The assault in sitio (sub-village) Candinamon in the jungles of Indanan town "preempted" possible strikes by the extremists, said Brigadier General Juancho Sabban, chief of the Armed Forces' counter-terrorism unit Task Force Comet.
Sabban said a "bomb-making facility" was discovered in the camp, where Abu Sayyaf leader Radullan Sahiron, and JI bomb expert Umar Patek, a suspect in the 2002 Bali bombings, were reportedly hiding, Sabban told reporters.
The extremists suffered an unconfirmed number of casualties, while there were no casualties on the government side, the official said.
"We launched a surgical attack on the camp of the Abu Sayyaf and the
JI, it is their main camp. According to our information, Sahiron and Umar Patek were there," he said.
"They were planning something big. This is a preemptive strike," Sabban said.
After midnight on Wednesday, troops fired 105-millimeter Howitzer and mortar rounds on the extremists' camp, and was followed by a ground assault by troops from the Marines' Force Reconnaissance and Special Operations units, and the Army Scout Rangers and Light Reaction Company, Sabban said.
The government forces, numbering around 300, outnumbered some 200 foes, that were allegedly supported by the Moro National Liberation Front (MNLF), Sabban said.
Sabban said the MNLF fired mortar rounds at government troops, but stopped when told that the soldiers were after the Abu Sayyaf and the JI.
The extremists' camp was far from the camp of MNLF commander Ajibon, but the separatist rebels thought that the military were after them, Sabban said.
The fighting ended at around 7 a.m. Wednesday, when the bandits withdrew and the troops overran the camp, Sabban said.
The Abu Sayyaf is a small gang of Islamic militants that once received funding from Osama bin Laden's Al-Qaeda network.
US-backed offensives against the militants, plus arrests and surrenders have reduced the Abu Sayyaf's strength to about 300 armed men from more than 1,000 during its heyday in 2000, according to the military.
The Abu Sayyaf has been blamed for the worst terror attacks in the Philippines, including a 2004 ferry bombing that left over 100 dead.
JI meanwhile has been blamed for deadly bomb attacks in Indonesia, and security experts say its militants have been monitored in the past two years training in camps with Abu Sayyaf rebels on Jolo.
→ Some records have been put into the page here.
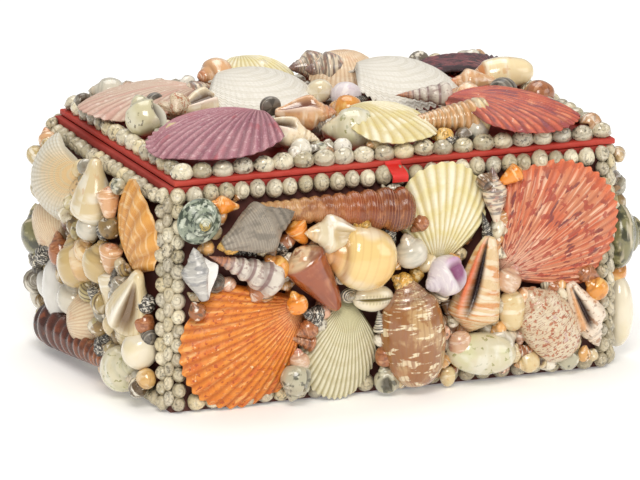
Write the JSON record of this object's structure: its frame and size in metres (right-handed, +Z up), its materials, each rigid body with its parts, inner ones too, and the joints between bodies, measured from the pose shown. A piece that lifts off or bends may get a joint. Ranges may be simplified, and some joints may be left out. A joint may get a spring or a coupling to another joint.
{
  "type": "shell box",
  "caption": "Cloth-covered keepsake box with walls and hinged lid crusted with glued sea shells, edged with rows of button snails, and a ribbon pull.",
  "frame": {"origin": "centre of the board box's underside, where it rests", "axes": "+X along the front to the right, +Y towards the back and the cloth hinge, +Z up"},
  "size_m": [0.3084, 0.2299, 0.1569],
  "materials": {
    "box_cloth": "red cotton cloth glued over board",
    "lid_cloth": "red cotton cloth glued over board",
    "hinge_cloth": "red cotton cloth strip",
    "ribbon": "red satin ribbon",
    "button_shell": "grey and cream button snail shells, speckled, glossy",
    "back_auger": "coiled shell, banded, polished",
    "back_orange_scallop": null,
    "back_white_scallop": null,
    "front_auger": "coiled shell, banded, polished",
    "front_brown_cone": "coiled shell, banded, polished",
    "front_brown_volute": "coiled shell, banded, polished",
    "front_cowrie": "coiled shell, banded, polished",
    "front_cream_snail": "coiled shell, banded, polished",
    "front_green_turban": "coiled shell, banded, polished",
    "front_grey_whelk": "coiled shell, banded, polished",
    "front_orange_scallop": null,
    "front_red_mouth_conch": "coiled shell, banded, polished",
    "front_red_scallop": null,
    "front_small_conch": "coiled shell, banded, polished",
    "front_speckled_volute": "coiled shell, banded, polished",
    "front_striped_spire": "coiled shell, banded, polished",
    "front_white_bubble": "coiled shell, banded, polished",
    "front_white_fan": null,
    "front_yellow_scallop": null,
    "left_brown_auger": "coiled shell, banded, polished",
    "left_brown_snail": "coiled shell, banded, polished",
    "left_cream_whelk": "coiled shell, banded, polished",
    "left_gold_scallop": null,
    "left_pale_whelk": "coiled shell, banded, polished",
    "left_ribbed_clam": null,
    "left_white_cockle": null,
    "left_white_cowrie": "coiled shell, banded, polished",
    "lid_dark_scallop": null,
    "lid_ivory_scallop": null,
    "lid_olive": "coiled shell, banded, polished",
    "lid_open_conch": "coiled shell, banded, polished",
    "lid_pink_scallop": null,
    "lid_purple_scallop": null,
    "lid_red_scallop": null,
    "lid_top_conch": "coiled shell, banded, polished",
    "lid_white_scallop": null,
    "lid_yellow_scallop": null,
    "right_cowrie": "coiled shell, banded, polished",
    "right_green_turban": "coiled shell, banded, polished",
    "right_plum_scallop": null
  },
  "bodies": {
    "box": {"back_auger": "back_auger", "back_foot_buttons": "button_shell", "back_left_corner_buttons": "button_shell", "back_orange_scallop": "back_orange_scallop", "back_right_corner_buttons": "button_shell", "back_top_buttons": "button_shell", "back_white_scallop": "back_white_scallop", "box_body": "box_cloth", "front_auger": "front_auger", "front_brown_cone": "front_brown_cone", "front_brown_volute": "front_brown_volute", "front_cowrie": "front_cowrie", "front_cream_snail": "front_cream_snail", "front_foot_buttons": "button_shell", "front_green_turban": "front_green_turban", "front_grey_whelk": "front_grey_whelk", "front_left_corner_buttons": "button_shell", "front_orange_scallop": "front_orange_scallop", "front_red_mouth_conch": "front_red_mouth_conch", "front_red_scallop": "front_red_scallop", "front_right_corner_buttons": "button_shell", "front_small_conch": "front_small_conch", "front_speckled_volute": "front_speckled_volute", "front_striped_spire": "front_striped_spire", "front_top_buttons": "button_shell", "front_white_bubble": "front_white_bubble", "front_white_fan": "front_white_fan", "front_yellow_scallop": "front_yellow_scallop", "hinge_cloth": "hinge_cloth", "left_brown_auger": "left_brown_auger", "left_brown_snail": "left_brown_snail", "left_cream_whelk": "left_cream_whelk", "left_foot_buttons": "button_shell", "left_gold_scallop": "left_gold_scallop", "left_pale_whelk": "left_pale_whelk", "left_ribbed_clam": "left_ribbed_clam", "left_top_buttons": "button_shell", "left_white_cockle": "left_white_cockle", "left_white_cowrie": "left_white_cowrie", "right_cowrie": "right_cowrie", "right_foot_buttons": "button_shell", "right_green_turban": "right_green_turban", "right_plum_scallop": "right_plum_scallop", "right_top_buttons": "button_shell"},
    "lid": {"lid_back_buttons": "button_shell", "lid_board": "lid_cloth", "lid_dark_scallop": "lid_dark_scallop", "lid_front_buttons": "button_shell", "lid_ivory_scallop": "lid_ivory_scallop", "lid_left_buttons": "button_shell", "lid_olive": "lid_olive", "lid_open_conch": "lid_open_conch", "lid_pink_scallop": "lid_pink_scallop", "lid_purple_scallop": "lid_purple_scallop", "lid_red_scallop": "lid_red_scallop", "lid_right_buttons": "button_shell", "lid_top_conch": "lid_top_conch", "lid_white_scallop": "lid_white_scallop", "lid_yellow_scallop": "lid_yellow_scallop", "pull_ribbon": "ribbon"}
  },
  "joints": [
    {"name": "lid_hinge", "type": "hinge", "parent": "box", "child": "lid", "pos_m": [0, 0.0875, 0.12415], "axis": [-1, 0, 0], "range_deg": [0, 95]}
  ]
}
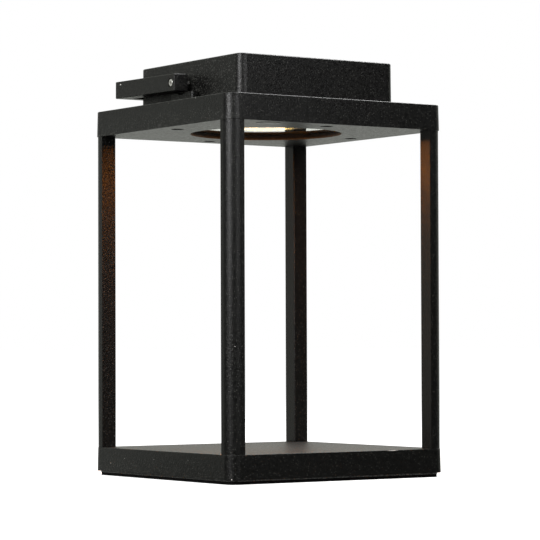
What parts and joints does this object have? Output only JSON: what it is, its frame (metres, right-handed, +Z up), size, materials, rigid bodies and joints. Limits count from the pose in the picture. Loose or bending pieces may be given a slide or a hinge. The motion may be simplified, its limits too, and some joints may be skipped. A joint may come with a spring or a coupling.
{
  "type": "battery lantern",
  "caption": "Square lantern of slim posts between a flat base and a collar, with a downward light, a battery box on top, a fold-down handle and a push button under the collar.",
  "frame": {"origin": "centre of the footprint, on the surface that the lantern stands on", "axes": "+Z up; -Y the side that holds the push button; +Y the side that the folded handle and the charging inlet are on; +X the handle's pivot line"},
  "size_m": [0.1802, 0.1802, 0.2916],
  "materials": {
    "powder_coat": "black powder coat, satin, finely textured",
    "sheet_paint": "black, semi-matt",
    "steel_fasteners": "bright zinc",
    "foot_rubber": "matte",
    "seal_rubber": "matte",
    "clear_cover": "clear",
    "pan_black": "black anodised",
    "circuit_board": "solder mask",
    "led_board_white": "white mask",
    "led_phosphor": "warm white emitter",
    "components": "moulded",
    "tray_plastic": "moulded",
    "cell_wrap": "shrink wrap",
    "nickel_strip": "nickel",
    "foam": "foam",
    "socket_shell": "bright",
    "button_plastic": "fine texture",
    "switch_plastic": "moulded",
    "lead_insulation": "smooth"
  },
  "bodies": {
    "casing": {"foot_mat": "foot_rubber", "bottom_cover": "sheet_paint", "cover_screws": "steel_fasteners", "base_casting": "powder_coat", "post_screws_lower": "steel_fasteners", "post_front": "powder_coat", "post_right": "powder_coat", "post_rear": "powder_coat", "post_left": "powder_coat", "post_screws_upper": "steel_fasteners", "collar_frame": "powder_coat", "housing_screws": "steel_fasteners", "glass_gasket": "seal_rubber", "cover_glass": "clear_cover", "light_pan": "pan_black", "light_pan_screws": "steel_fasteners", "led_board": "led_board_white", "led_chips": "led_phosphor", "led_board_screws": "steel_fasteners", "housing_gasket": "seal_rubber", "top_housing": "powder_coat", "handle_rest_left": "powder_coat", "handle_rest_right": "powder_coat", "rest_screws": "steel_fasteners", "pivot_sleeves": "steel_fasteners", "pivot_screws": "steel_fasteners", "battery_tray": "tray_plastic", "tray_screws": "steel_fasteners", "battery_cells": "cell_wrap", "cell_strips": "nickel_strip", "battery_pad": "foam", "driver_board": "circuit_board", "driver_components": "components", "driver_screws": "steel_fasteners", "charge_board": "circuit_board", "charge_socket": "socket_shell", "charge_screws": "steel_fasteners", "flap_anchor": "seal_rubber", "switch_body": "switch_plastic", "switch_nut": "switch_plastic", "switch_contacts": "switch_plastic", "button_dome": "seal_rubber", "led_leads": "lead_insulation", "battery_leads": "lead_insulation", "switch_leads": "lead_insulation", "charge_leads": "lead_insulation"},
    "handle": {"handle": "powder_coat"},
    "power_button": {"power_button": "button_plastic"},
    "port_flap": {"port_flap": "seal_rubber"}
  },
  "joints": [
    {"name": "handle_swing", "type": "hinge", "parent": "casing", "child": "handle", "pos_m": [0, 0, 0.2758], "axis": [1, 0, 0], "range_deg": [0, 178.6]},
    {"name": "button_press", "type": "slide", "parent": "casing", "child": "power_button", "axis": [0, 0, 1], "range_m": [0, 0.0012], "stiffness_N_per_m": 2500, "springref_m": -0.0004, "deforming": ["button_dome"]},
    {"name": "flap_swing", "type": "hinge", "parent": "casing", "child": "port_flap", "pos_m": [0.04, 0.0889, 0.2556], "axis": [1, 0, 0], "range_deg": [0, 110], "stiffness_Nm_per_rad": 0.00002, "springref_deg": -5.73}
  ]
}
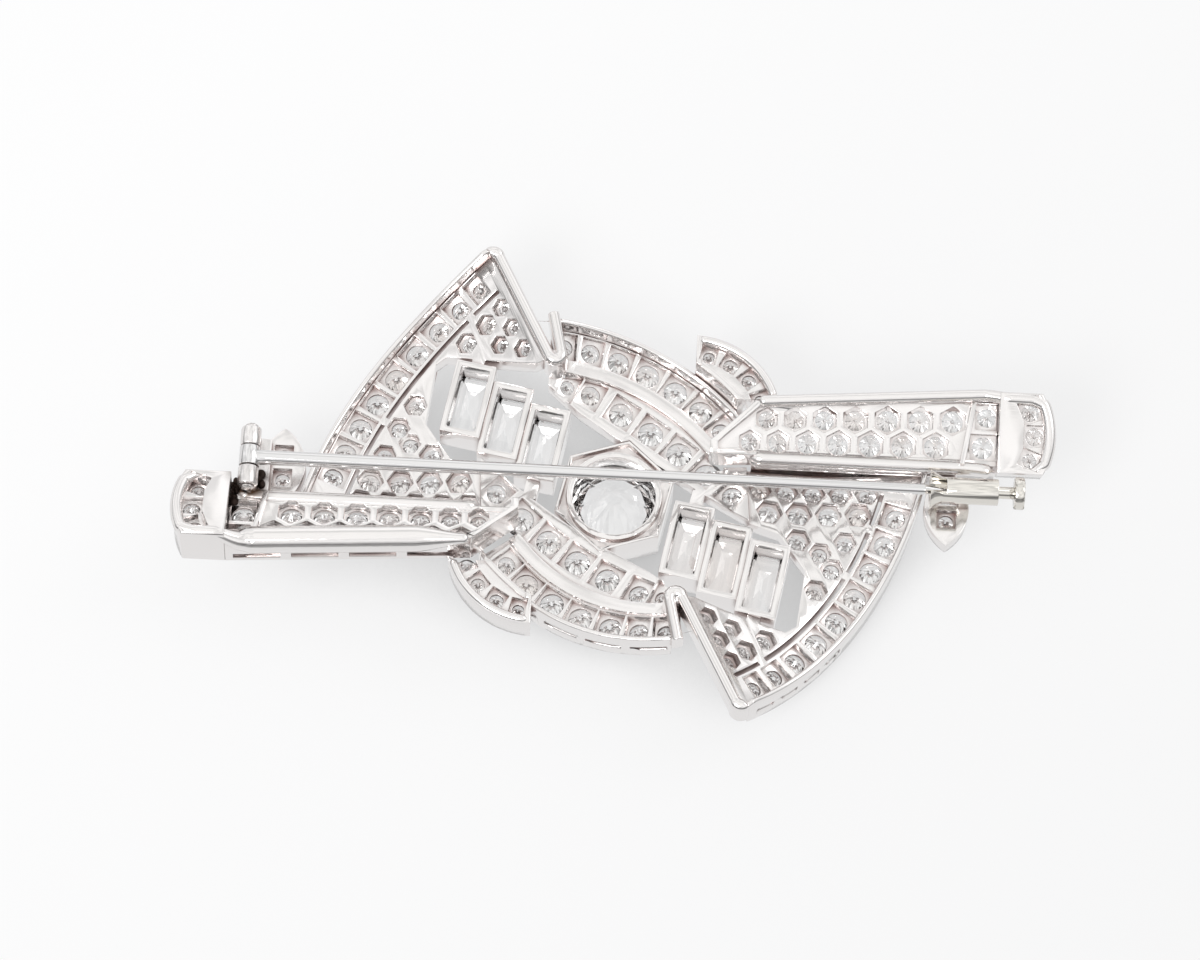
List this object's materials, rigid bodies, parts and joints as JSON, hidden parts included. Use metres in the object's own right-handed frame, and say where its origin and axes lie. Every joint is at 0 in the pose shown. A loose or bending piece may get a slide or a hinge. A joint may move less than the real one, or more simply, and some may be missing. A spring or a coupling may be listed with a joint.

Two of JI's top bomb experts, Dulmatin and Umar Patek, are believed to be somewhere in the south of the Philippines.
The military initially reported Dulmatin was killed in a clash early this year, but Indonesian authorities have said DNA tests on the remains proved inconclusive.
The US government has offered up to $10 million for Dulmatin and one million for Patek for their roles in the 2002 night club bombings in Indonesia's Bali that killed 202 people, many of them foreign tourists.